Often a given vector space has a standard basis, but the particular problem we wish to solve requires a basis satisfying different properties, a basis of eigenvectors (if they exist) is a prime example. Other examples include extending a known basis for a proper subspace to the entire space. Here we focus both on building up from an independent set of vectors and paring down from a dependent spanning set of vectors.
For now we will restrict our attention to \(V=F^m;\) we can deal with arbitrary vector spaces once we know about coordinates. You might ask why use \(F^m\) and not \(F^n\text{.}\) The choice of notation is very important in mathematics. Well-chosen notation gives intuition to (or at least does not distract) the reader. Our construction of vectors in \(F^m\) will be used to construct an \(m\times n\) matrix. If we built them in \(F^n,\) the matrix we would construct would be \(n\times
m\) or \(n\times p\text{,}\) notation which would force much more concentration on the part of the reader. Hmmm. Might not be a bad idea …, but we shall stick with \(F^m.\)
Subsection 3.2.1 An algorithmic approach
As we begin, suppose we start with one nonzero vector \(v_1 \in
F^m\text{,}\) and since it is nonzero, the set \(S = \{v_1\}\) is linearly independent. Since we know that the dimension of \(F^m\) is \(m,\) we shall need \(m\) linearly independent vectors in \(S\) to form a basis. So as not to be trivial, we assume that \(m\gt 1.\) To add a second vector to \(S\text{,}\) independent from the first, all we must do is choose a vector \(v_2 \ne \lambda v_1\) for any scalar \(\lambda.\) Great, now \(S=\{v_1, v_2\}\) has two linearly independent vectors, so if \(m=2,\) we are done and have a basis for \(V.\)
Now supposing that \(m \ge 3,\) we begin to have to be more careful since adding a third vector independent from the other two means adding a vector which is not in their span, and here what we know about matrices helps a great deal.
Recall our
Observation 1.3.2 that if a matrix is given by
\(A = [a_1 \ a_2\ \cdots\ a_n]\) where
\(a_j\) is the
\(j\)th column of
\(A,\) and if
\(x\) is the column vector
\(x=[x_1, \dots,
x_n]\text{,}\) then the matrix product
\(Ax\) is a linear combination of the columns of
\(A.\) More precisely,
\begin{equation*}
Ax = x_1 a_1 + \cdots + x_na_n.
\end{equation*}
We describe how to use this observation in two ways: inductively and “just feeling lucky.” Starting from the lucky perspective, suppose that we have \(n\) vectors in \(F^m,\) \(v_1, \dots,
v_n\) and we want to know whether they are linearly independent. Create an \(m\times n\) matrix \(A\) whose columns are the \(v_i.\) Then the observation says that the columns are linearly dependent if and only if the system \(Ax=0\) has a nontrivial solution, but we know how to determine this by looking at the reduced row-echelon form of \(A:\) namely are there any free variables? So if the RREF form \(R\) of \(A\) has \(r\) nonzero rows (pivots, constrained variables) and \(r \lt n\text{,}\) there is a nontrivial solution, and the columns are linearly dependent.

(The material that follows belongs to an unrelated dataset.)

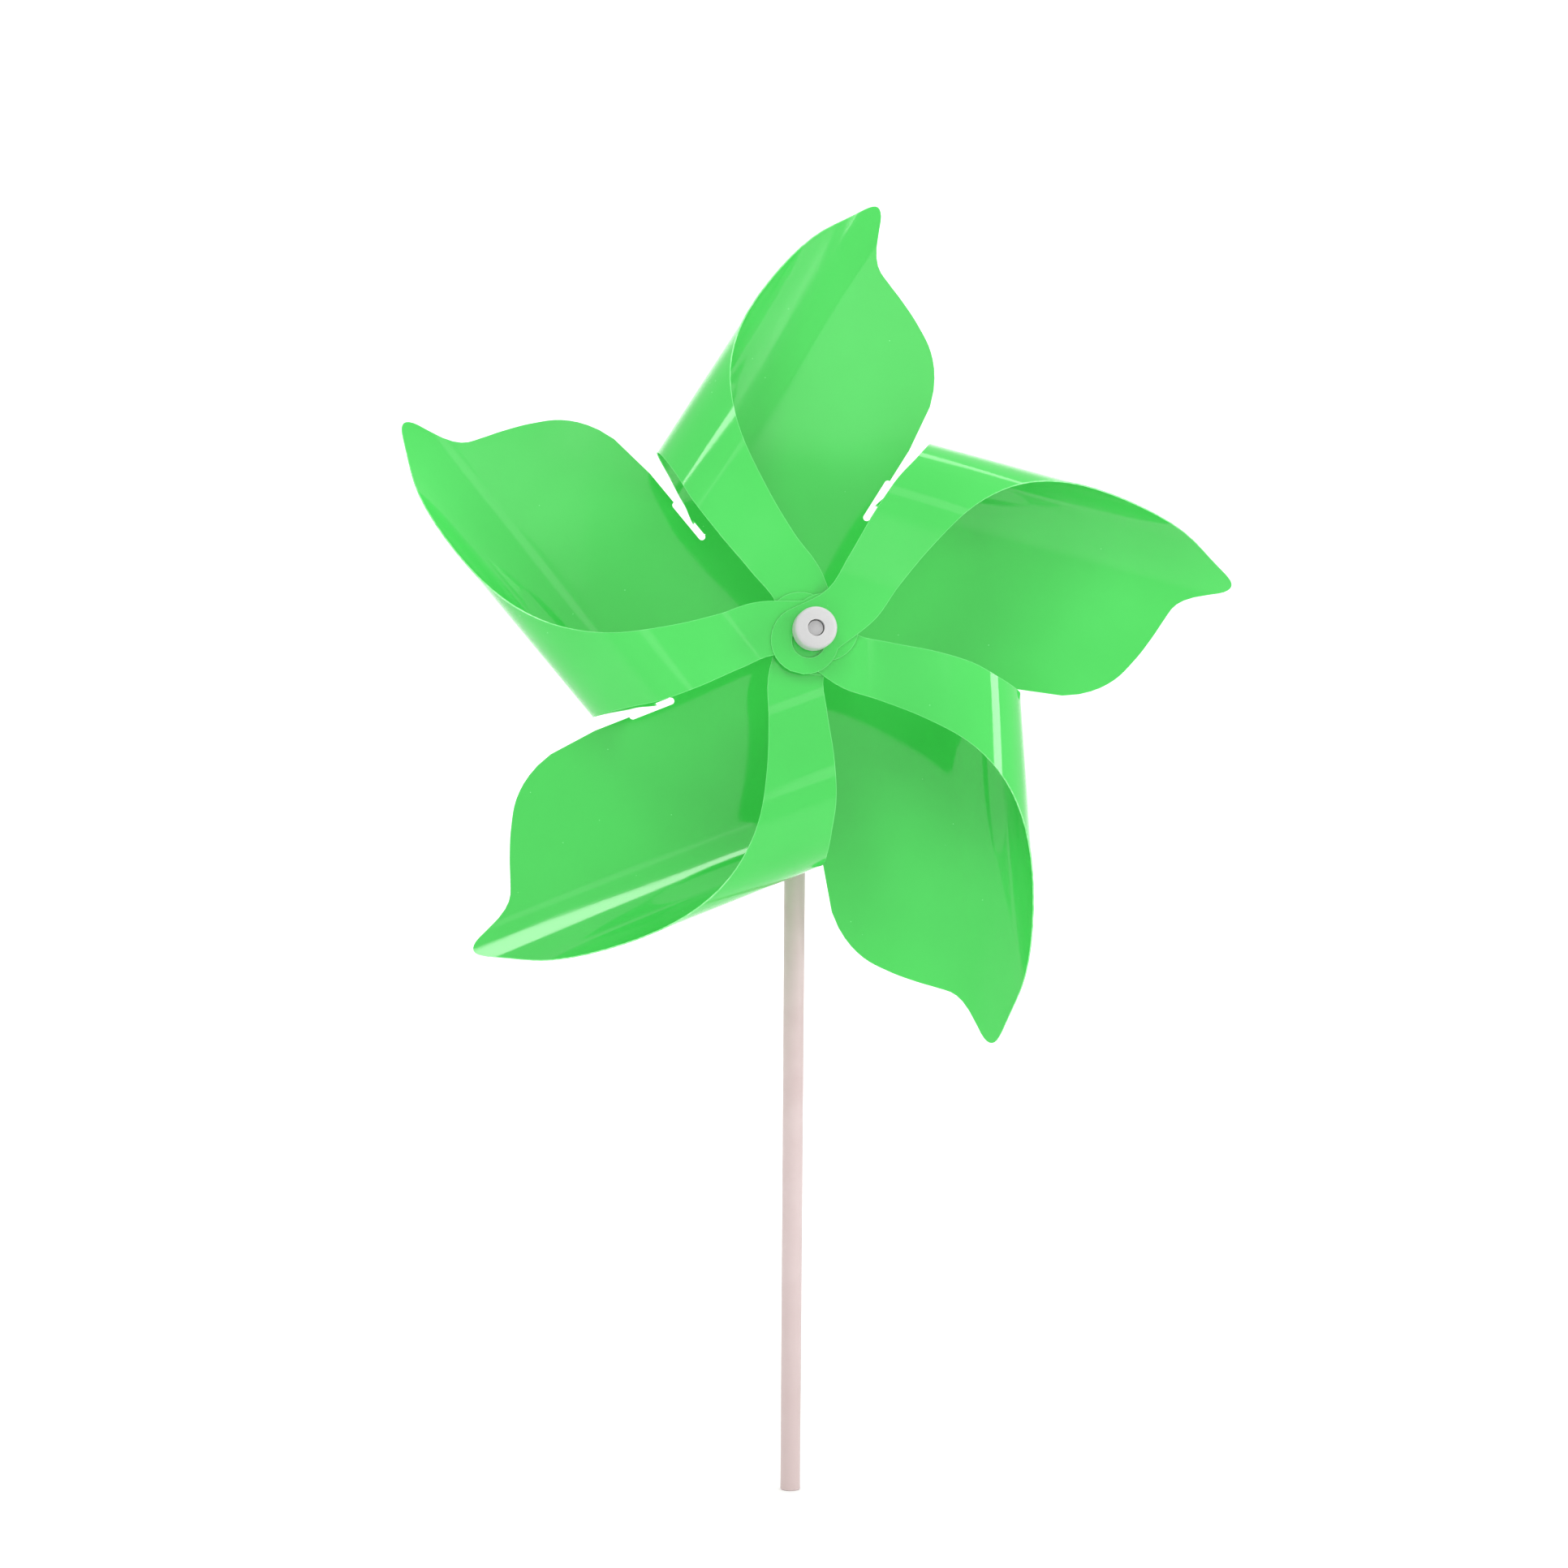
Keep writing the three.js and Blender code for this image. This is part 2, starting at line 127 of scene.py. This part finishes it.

Having dismissed the dependent vectors, those that remain are linearly independent, so this puts us in the inductive case where say we have acquired a linearly independent subset \(S = \{v_1,
\dots, v_r\}\) of vectors in \(F^m\text{,}\) and we wish to extend this independent set by one member (presuming of course \(r \lt m\)).
Suppose we wish to examine a new vector \(b\text{.}\) We can ask either "Is \(b\) in the span of \(S = \{v_1, \dots, v_r\}\text{,}\) or reverse the perspective and ask if \(S\cup \{b\}\) is linearly independent. Either way, we form the \(m\times (r+1)\) matrix, augmenting \(A\) with the column vector \(b.\)
To answer the question of is \(b\in \Span(S)\text{,}\) we consider the augmented matrix \([A|b]\) and row reduce to echelon form. If there is a pivot in the last column, the system \(Ax=b\) is not solvable, meaning that \(b\) is not in the column space of \(A,\) and hence \(S\cup \{b\}\) is linearly independent. If there is no pivot in the last column, the system is solvable meaning \(b\in \Span(S)\text{,}\) so we toss it out.
Subsection 3.2.2 Recovering familiar results
With the concepts of determining whether a set of vectors is linearly independent, we recover a familiar result: Any collection of more than \(m\) vectors in \(F^m\) is linearly dependent.
To remind us why this is true, let \(A\) be an \(m\times n\) matrix with entries in a field \(F,\) and assume that \(m \lt
n,\) so there are fewer rows than columns. Think of \(A\) as the coefficient matrix of a linear system.
Presumably we know that
\(A\) has a nontrivial
nullspace (since the number of constrained variables equals the number of pivots and there can be only one pivot per row, so there are free variables). By the observation, this means the columns of
\(A\) are linearly dependent.